Thursday, September 24, 2009
Tough Times for Allies of the United States
By Range Rider
The Administration’s decision to disavow commitments made to the Eastern European countries to provide missile shield protection is troubling. The timing of the announcement, which effectively abandoned our democratic allies in favor of Russian interests, was inauspicious. It was announced on the 70th anniversary of the invasion of Poland by the Soviet Union.

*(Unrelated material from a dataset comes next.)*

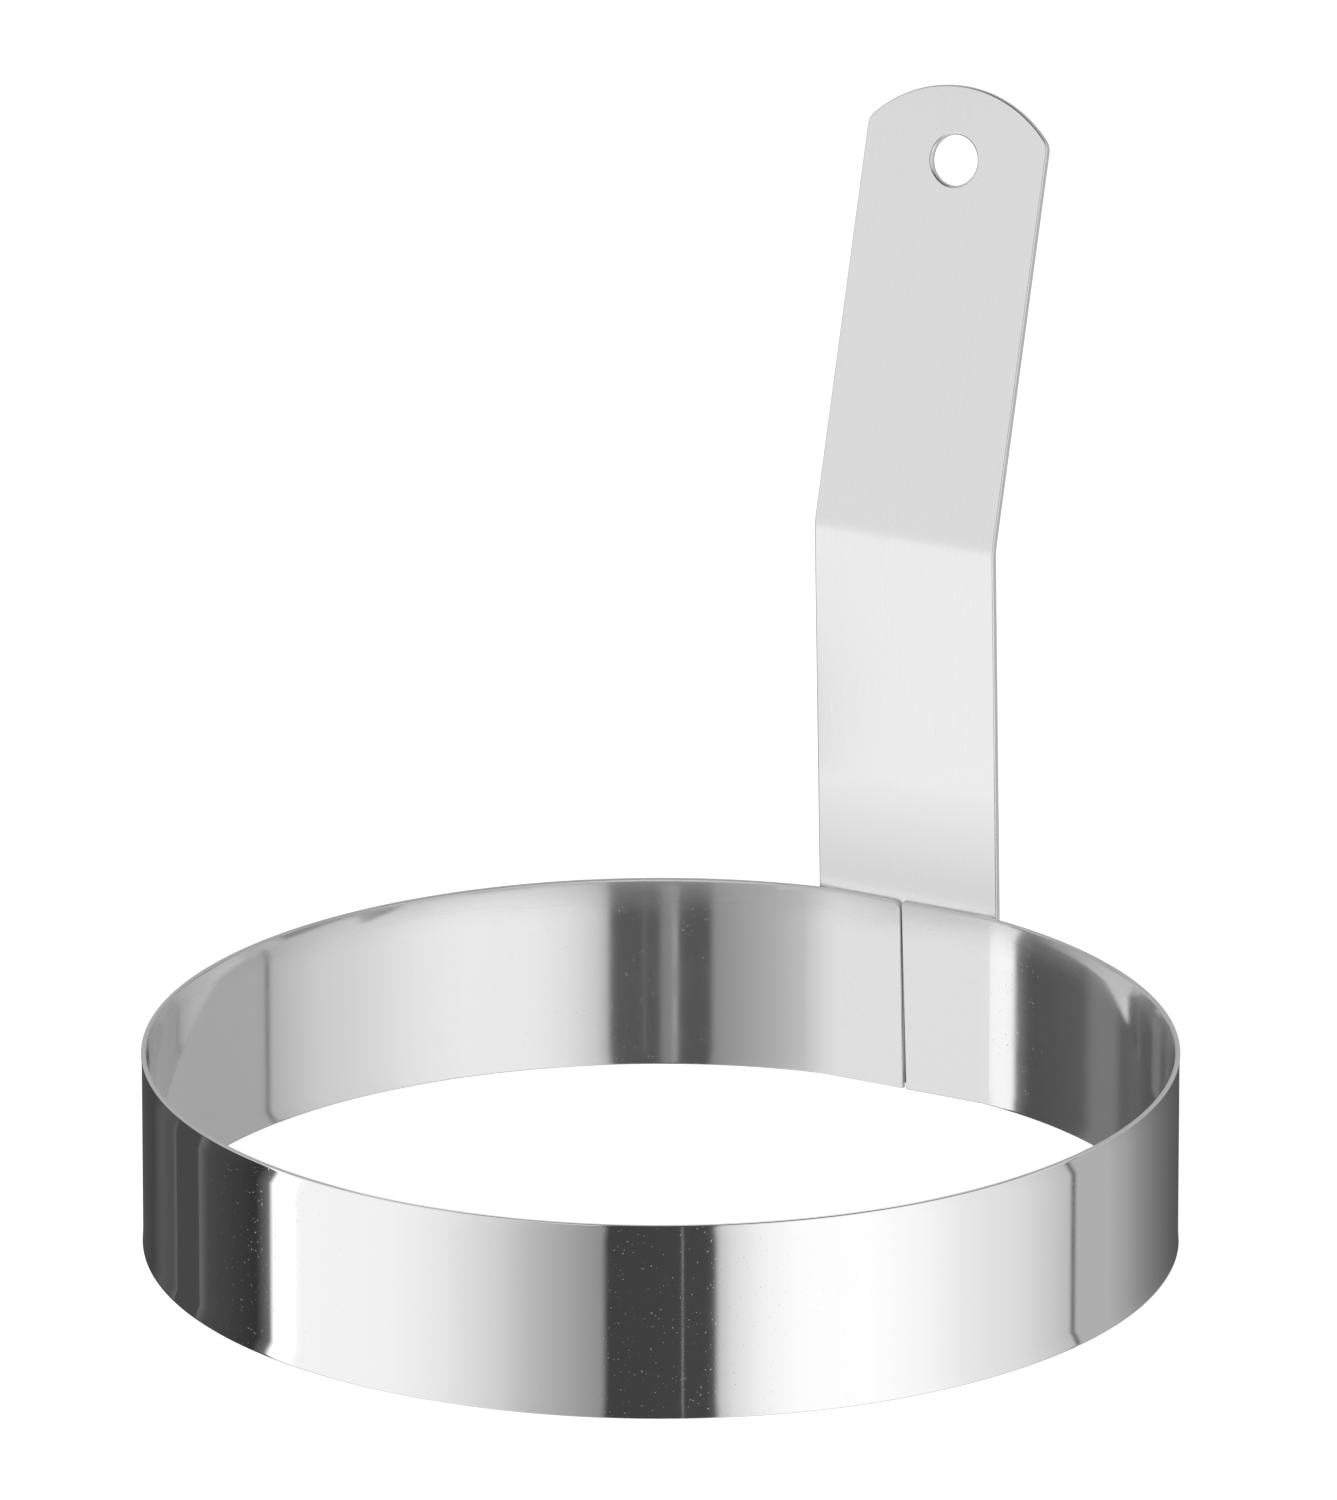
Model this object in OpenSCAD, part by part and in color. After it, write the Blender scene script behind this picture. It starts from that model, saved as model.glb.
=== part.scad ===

The decision was explained as a shift in strategy to concentrate resources on the growing threat of short- and medium-range Iranian missiles. This explanation is not to be taken seriously. The idea that the Iranian missile threat is limited to short-and medium-range missiles is contradicted by the long-range missile test conducted by Iran earlier this year. Even if a long-range test hadn’t already occurred, it would obviously be the next step in the process. Would it really make sense to wait until the Iranian long-range missiles are perfected before we begin to plan for our defense? Anyway, the cat was already out of the bag with this decision in February, when Administration officials leaked their plan to end the missile shield defense shortly after President Obama’s inauguration.
Certainly the explanation did not provide solace to the angry Czechs and Polish citizens who fear aggression from Russia much more than attacks from Iran. The treatment of these fledgling democracies, with which the United States had developed warm relations, was yet another example of the callousness with which President Obama has treated our allies. Consider the situation in Honduras, where the United States is sanctioning the lawful government because of their unwillingness to allow former President Zelaya, a Hugo Chavez ally, to return to the country after being ousted for unlawfully seeking a third term in office in violation of the constitution. Dictators Fidel Castro, Daniel Ortega and Hugo Chavez are joining the U.S. in their zealous effort to reinstate Zelaya. While their behavior is predictable, it is harder to fathom the rationale for the U.S. position in this matter.
The Colombian government, a close ally of the U.S., has had the free trade agreement approved in the Bush Administration placed on indefinite hold by Congress at the request of labor unions in the United States. This agreement, which would lift tariffs on American goods sold in Colombia, would clearly be beneficial to American businesses and strengthen our alliance with the Colombian government, but it is stalled for the foreseeable future.
It would appear that President Obama’s strategy is to focus on winning over dictators such as Hugo Chavez and Vladimir Putin. If it puts other relationships, forged in past years with American allies in jeopardy . . . well, that’s just the way the cookie crumbles.
The naïveté and futility of this approach is plainly evident. These leaders have no interest in freedom or democracy in their own countries. Their ambitions put them at odds with the national interest of the United States. By making a priority of winning their favor, the Administration will tend to make concessions that are not beneficial to our country. Hence, the decision to abandon the missile shield interceptors, while delighting the Russians, will not necessarily result in a comparable concession on their part. After all, they’ve already achieved their objective.
In the meantime, we have betrayed our allies, demonstrating to the world that commitments from the U.S. are not to be relied upon.